Konuşmanın ardından, Sinema ve Televizyon Bölümü 3. ve 4. sınıf öğrencileri tarafından hazırlanan toplam 7 kısa film izleyiciyle buluştu. Filmler; Filistin meselesine yönelik duyarlılığı, savaşın siviller üzerindeki yıkıcı etkilerini, adalet, insan hakları ve özgürlük temalarını odağına alan özgün anlatımlardan oluştu. Genç sinemacıların çalışmaları, hem içerik hem de sinematografik dil bakımından salondaki izleyicilerden büyük ilgi ve takdir gördü.
Öğrenci gösterimlerinin ardından, Filistinli yönetmen Emad Burnat ile İsrailli yönetmen Guy Davidi’nin yönetmenliğini üstlendiği, uluslararası alanda geniş yankı uyandırmış “5 Kırık Kamera (5 Broken Cameras)” adlı belgesel film gösterildi. Batı Şeria’da yaşayan bir Filistinli ailenin direnişini beş farklı kameranın kırılış hikâyesi üzerinden aktaran film, işgal altındaki yaşamın gündelik gerçekliğini kişisel tanıklık ve hafıza üzerinden izleyiciye taşıdı. Gösterim boyunca salonda hâkim olan dikkatli ve duygulu atmosfer, sinemanın tanıklık edici gücünü bir kez daha ortaya koydu.
Belgesel film gösteriminin ardından, Sinema ve Televizyon Bölümü Başkanı Doç. Dr. Tunç Boran ve öğretim elemanı Öğr. Gör. Salih Köse’nin katılımıyla bir söyleşi gerçekleştirildi. Öğr. Gör. Salih Köse moderatörlüğünde yürütülen söyleşide, belgeselin sinematografik anlatımı, tanıklık biçimleri ve “direniş sineması” kavramı üzerine derinlemesine değerlendirmelerde bulunuldu.

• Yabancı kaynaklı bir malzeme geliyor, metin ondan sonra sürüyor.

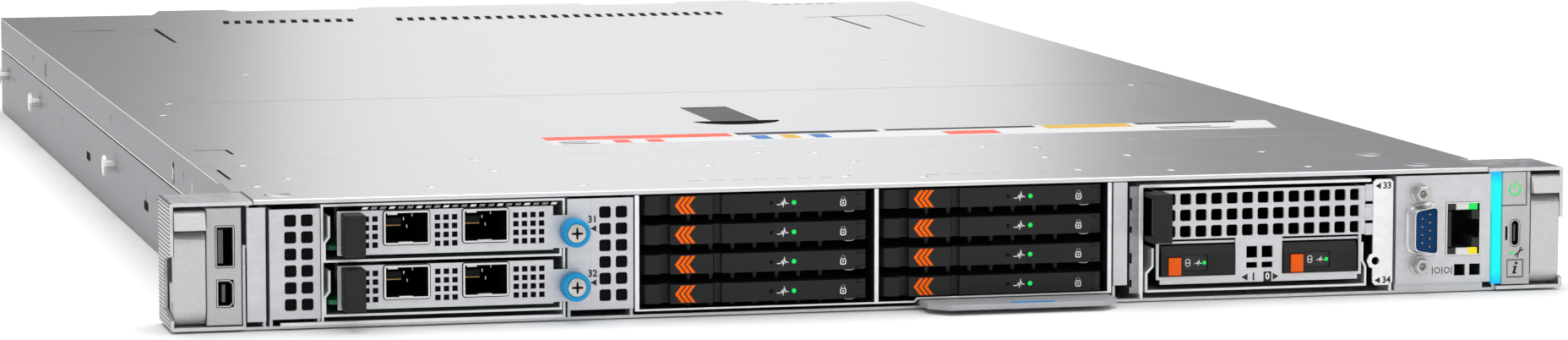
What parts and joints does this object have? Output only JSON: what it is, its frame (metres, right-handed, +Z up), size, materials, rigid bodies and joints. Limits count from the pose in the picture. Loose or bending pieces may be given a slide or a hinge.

Doç. Dr. Tunç Boran konuşmasında, belgesel sinemada anlatı yapısına odaklanarak otobiyografik ve katılımcı belgesel türlerinden örnekler verdi. Son yıllarda giderek daha sık kullanılan hibrit belgesel formuna değinerek, kurmaca ile belgesel arasındaki sınırların nasıl geçirgen hâle geldiğini anlattı. Ayrıca Filistin sinemasının, Filistin davasının dünya kamuoyuna taşınmasındaki rolünü direniş, hafıza ve tanıklık üretimi bağlamında ele aldı.
Öğr. Gör. Salih Köse ise Filistin sinemasının tarihsel gelişimini özetleyerek, Filistinli yönetmenlerin günümüzde uluslararası alanda kazandığı ödüller ve görünürlükten bahsetti. Filistin sinemasının yalnızca ağır ve karanlık bir sinema diline hapsolmadığını, farklı tür ve üsluplarda üretilen pek çok yapım bulunduğunu vurguladı. Bu filmlerin, Filistin davasının haklılığını tüm dünyaya duyurmak açısından son derece önemli bir işleve sahip olduğunu ifade etti.
Etkinlik, genç sinemacıların vicdanlı ve sorgulayıcı bakış açılarını paylaşmalarına imkân tanıyarak, sinemanın yalnızca bir sanat formu olmanın ötesine geçip adaletin, direnişin ve insanlığın sesi olabileceğini hatırlattı. Program, söyleşinin ardından çekilen toplu fotoğraf ve karşılıklı iyi dileklerin paylaşılmasıyla sona erdi.
Kapanışta söz alan Sinema ve Televizyon Bölümü Başkanı Doç. Dr. Tunç Boran, etkinliğe katılan tüm akademisyenlere, öğrencilere ve gösterimlerini cesaretle paylaşan öğrenci yönetmenlere teşekkür ederek, “‘Filistin İçin Sinema’ temalı benzeri çalışmalarımızı önümüzdeki dönemde de sürdürmeyi hedefliyoruz. Genç sinemacıların vicdanlı ve cesur anlatılarını görünür kılmaya, sinemayı adalet ve hakikat arayışının güçlü bir dili olarak kullanmaya devam edeceğiz.” ifadelerini kullandı.